What is the motivation for including this in rand — why do we want a distribution over exactly a-zA-Z and not, say, just over A-Z?

src/distr/other.rs

1Git2Clone · 2025-02-14T16:30:15Z

What is the motivation for including this in rand — why do we want a distribution over exactly a-zA-Z and not, say, just over A-Z?

Had the need for a-zA-Z in particular and alphabetic values are more common to use than specifically upper case or lower-case alphabetic values individually.

dhardy · 2025-02-14T16:31:23Z

There's no documentation in: src/lib.rs, src/rng.rs. Saying this because there's documentation about Alphanumeric there. The reason is that Alphabetic and Alphanumeric are pretty similar already so I didn't see much value in adding more generic examples compared to the type-level documentation.

This is fine, but Alphabetic should be mentioned in src/distr/mod.rs.

dhardy · 2025-02-14T16:32:51Z

Had the need for a-zA-Z in particular and alphabetic values are more common to use than specifically upper case or lower-case alphabetic values individually.

Acceptable motivation for a small addition to the library. (It's always hard to tell exactly how many uses some thing has however.)

1Git2Clone · 2025-02-14T16:38:12Z

This is fine, but Alphabetic should be mentioned in src/distr/mod.rs.

I'll work on that.

Acceptable motivation for a small addition to the library. (It's always hard to tell exactly how many uses some thing has however.)

Understandable. I hope it's useful enough considering core also has things like char::is_alphabetic for related logic.

The benchmarks perform the same but the memory usage should be lower.

1Git2Clone · 2025-02-14T17:37:26Z

Forgot to remove debugging calls.

This still barely got a faster benchmark despite being one of the quickest solutions on theory

1Git2Clone · 2025-02-14T23:49:28Z

Decided to test my code in a project of mine. What I found out was that char::from was considerably slower than extending the String type as a vector (around 32%):

https://github.com/1Git2Clone/taboc/blob/b08bfe3b2eaa9027cfed0d36a72718f2220166c6/utils/generate_markdown/Cargo.toml#L7-L9

The code in question just generates 1 million markdown lines one by one with a random heading level (1-6) and 128 random alphabetic characters. The performance without char::from was identical to using the Alphanumeric distribution.

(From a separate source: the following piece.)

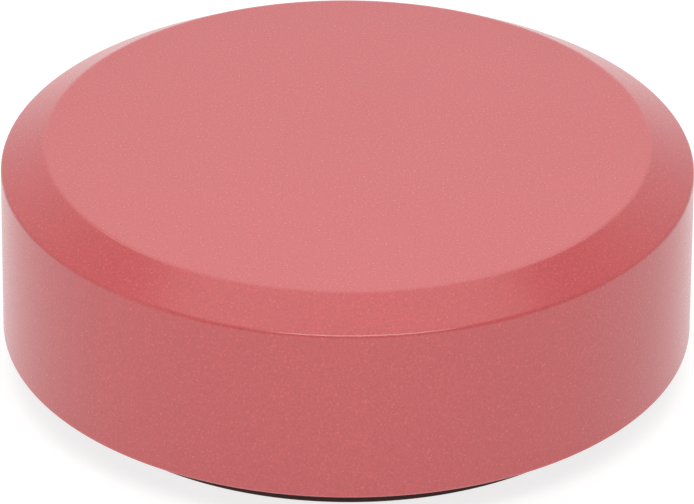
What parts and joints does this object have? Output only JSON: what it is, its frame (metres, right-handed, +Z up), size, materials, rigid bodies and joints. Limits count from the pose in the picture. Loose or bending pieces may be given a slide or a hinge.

I'm not the biggest fan of unsafe Rust, but considering std explicitly states that String types should all be valid UTF-8. I think it's reasonable to use unsafe code there since the additional char::from checks aren't necessary since we already know the exact distribution is guaranteed to be a-zA-Z.

And 32% is a massive deal...

This is the documentation for String::as_mut_vec:

This function is unsafe because the returned &mut Vec allows writing
bytes which are not valid UTF-8. If this constraint is violated, using
the original String after dropping the &mut Vec may violate memory
safety, as the rest of the standard library assumes that Strings are
valid UTF-8.

In our tested distribution we can guarantee that a-zA-Z is valid UTF-8.

1Git2Clone · 2025-02-15T09:33:27Z

PS:

It's also a bit quicker when you add a Vec::reserve_exact call.

So in the end if we compare:

~0.78s with the help of String::reserve_exact:

        string.reserve_exact(len);
        string.extend(self.sample_iter(rng).take(len).map(|c| c as char));

to

~0.54s with reasonable unsafe usage:

        unsafe {
            let v = string.as_mut_vec();
            v.reserve_exact(len);
            v.extend(self.sample_iter(rng).take(len));
        }

dhardy · 2025-02-15T10:17:50Z

Yes, this is likely why I went with the unsafe code originally.

It feels like something the optimizer should be able to solve, but without an ASCII-byte type that may be a hard ask. It turns out there is an unstable addition to the library for this purpose: std::ascii::Char (with an open PR to impl Extend<AsciiChar> for String).

Thus I feel we should use that later, which would imply the sampling type of Alphabetic (and Alphanumeric) should change. I'll create a new issue.

So proceed with your original unsafe code for now (with a brief SAFETY comment).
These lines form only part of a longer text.